:: THE TASK ::
Select the lines below containing the word "that".

:: INPUT DATA ::
----------
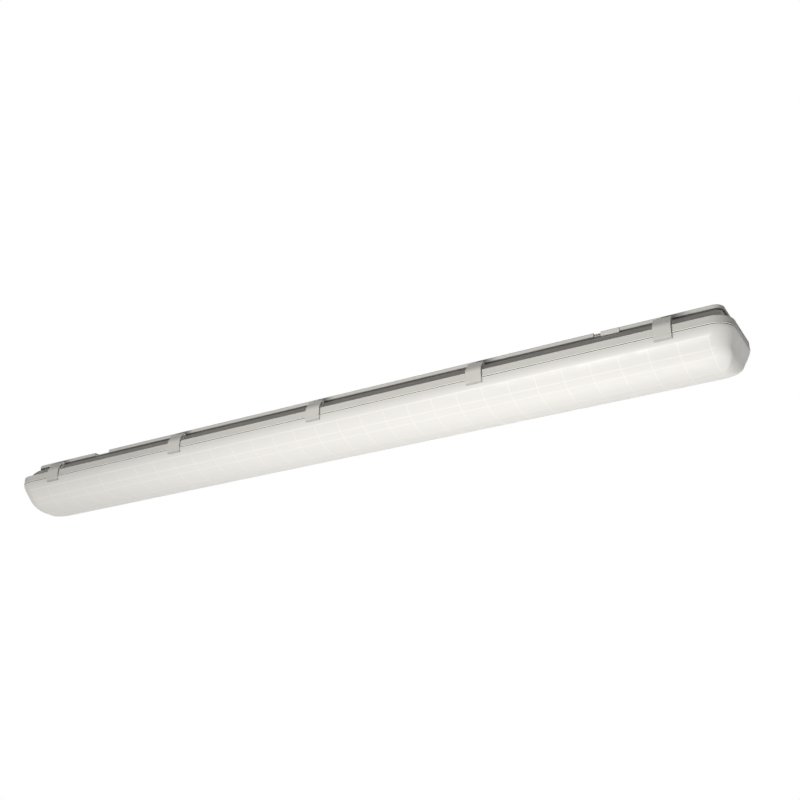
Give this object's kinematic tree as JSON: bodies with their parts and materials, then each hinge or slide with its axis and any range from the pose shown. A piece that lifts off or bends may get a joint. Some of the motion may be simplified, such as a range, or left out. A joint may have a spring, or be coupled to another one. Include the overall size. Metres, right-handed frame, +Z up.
{
  "type": "vapor tight light fixture",
  "caption": "Long sealed ceiling light: ridged plastic housing with side latches that swing off the rim of a domed opal lens, on snap-in ceiling brackets.",
  "frame": {"origin": "on the ceiling plane, midway between the ceiling brackets and above the middle of the light", "axes": "+X along the light, +Y across it to the back, +Z up to the ceiling"},
  "size_m": [1.2638, 0.1318, 0.0846],
  "materials": {
    "housing_plastic": "fine moulded texture",
    "latch_plastic": "fine moulded texture",
    "lens_opal": "opal, smooth outside",
    "gasket_foam": "foamed",
    "pin_steel": "drawn wire",
    "bracket_steel": "satin paint",
    "grommet_rubber": "matt",
    "tray_steel": "white reflecting paint",
    "screw_steel": "zinc plated",
    "board_enamel": "white solder mask",
    "led_phosphor": "phosphor filled",
    "link_plastic": "moulded",
    "driver_case": "satin paint",
    "terminal_plastic": "moulded",
    "terminal_brass": "turned",
    "lug_tin": "tinned",
    "earth_brass": "turned",
    "mains_insulation": "extruded",
    "led_insulation": "extruded"
  },
  "bodies": {
    "fixture": {"housing": "housing_plastic", "gasket": "gasket_foam", "lens": "lens_opal", "latch_pins": "pin_steel", "mount_bracket_left": "bracket_steel", "mount_bracket_right": "bracket_steel", "cable_grommet": "grommet_rubber", "gear_tray": "tray_steel", "tray_screws": "screw_steel", "led_board_left": "board_enamel", "led_board_right": "board_enamel", "led_chips": "led_phosphor", "board_screws": "screw_steel", "board_link": "link_plastic", "led_driver": "driver_case", "driver_screws": "screw_steel", "terminal_block": "terminal_plastic", "terminal_screws": "terminal_brass", "feed_connector": "link_plastic", "earth_lug": "lug_tin", "ground_screw": "earth_brass", "mains_wires": "mains_insulation", "led_wires": "led_insulation"},
    "latch_front_1": {"latch_front_1": "latch_plastic"},
    "latch_front_2": {"latch_front_2": "latch_plastic"},
    "latch_front_3": {"latch_front_3": "latch_plastic"},
    "latch_front_4": {"latch_front_4": "latch_plastic"},
    "latch_front_5": {"latch_front_5": "latch_plastic"},
    "latch_back_1": {"latch_back_1": "latch_plastic"},
    "latch_back_2": {"latch_back_2": "latch_plastic"},
    "latch_back_3": {"latch_back_3": "latch_plastic"},
    "latch_back_4": {"latch_back_4": "latch_plastic"},
    "latch_back_5": {"latch_back_5": "latch_plastic"}
  },
  "joints": [
    {"name": "latch_front_1_hinge", "type": "hinge", "parent": "fixture", "child": "latch_front_1", "pos_m": [-0.544, -0.0596, -0.0272], "axis": [-1, 0, 0], "range_deg": [0, 50]},
    {"name": "latch_front_2_hinge", "type": "hinge", "parent": "fixture", "child": "latch_front_2", "pos_m": [-0.272, -0.0596, -0.0272], "axis": [-1, 0, 0], "range_deg": [0, 50]},
    {"name": "latch_front_3_hinge", "type": "hinge", "parent": "fixture", "child": "latch_front_3", "pos_m": [0, -0.0596, -0.0272], "axis": [-1, 0, 0], "range_deg": [0, 50]},
    {"name": "latch_front_4_hinge", "type": "hinge", "parent": "fixture", "child": "latch_front_4", "pos_m": [0.272, -0.0596, -0.0272], "axis": [-1, 0, 0], "range_deg": [0, 50]},
    {"name": "latch_front_5_hinge", "type": "hinge", "parent": "fixture", "child": "latch_front_5", "pos_m": [0.544, -0.0596, -0.0272], "axis": [-1, 0, 0], "range_deg": [0, 50]},
    {"name": "latch_back_1_hinge", "type": "hinge", "parent": "fixture", "child": "latch_back_1", "pos_m": [-0.544, 0.0596, -0.0272], "axis": [1, 0, 0], "range_deg": [0, 50]},
    {"name": "latch_back_2_hinge", "type": "hinge", "parent": "fixture", "child": "latch_back_2", "pos_m": [-0.272, 0.0596, -0.0272], "axis": [1, 0, 0], "range_deg": [0, 50]},
    {"name": "latch_back_3_hinge", "type": "hinge", "parent": "fixture", "child": "latch_back_3", "pos_m": [0, 0.0596, -0.0272], "axis": [1, 0, 0], "range_deg": [0, 50]},
    {"name": "latch_back_4_hinge", "type": "hinge", "parent": "fixture", "child": "latch_back_4", "pos_m": [0.272, 0.0596, -0.0272], "axis": [1, 0, 0], "range_deg": [0, 50]},
    {"name": "latch_back_5_hinge", "type": "hinge", "parent": "fixture", "child": "latch_back_5", "pos_m": [0.544, 0.0596, -0.0272], "axis": [1, 0, 0], "range_deg": [0, 50]}
  ]
}
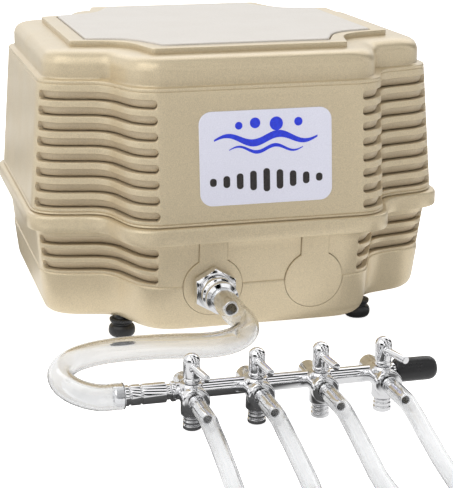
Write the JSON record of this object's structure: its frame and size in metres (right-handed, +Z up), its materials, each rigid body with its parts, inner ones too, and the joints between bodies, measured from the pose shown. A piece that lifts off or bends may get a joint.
----------
:: EXPECTED ANSWER ::
Give this object's kinematic tree as JSON: bodies with their parts and materials, then each hinge or slide with its axis and any range from the pose shown. A piece that lifts off or bends may get a joint. Some of the motion may be simplified, such as a range, or left out. A joint may have a spring, or be coupled to another one. Include the overall size. Metres, right-handed frame, +Z up.
  "caption": "Long sealed ceiling light: ridged plastic housing with side latches that swing off the rim of a domed opal lens, on snap-in ceiling brackets.",
Write the JSON record of this object's structure: its frame and size in metres (right-handed, +Z up), its materials, each rigid body with its parts, inner ones too, and the joints between bodies, measured from the pose shown. A piece that lifts off or bends may get a joint.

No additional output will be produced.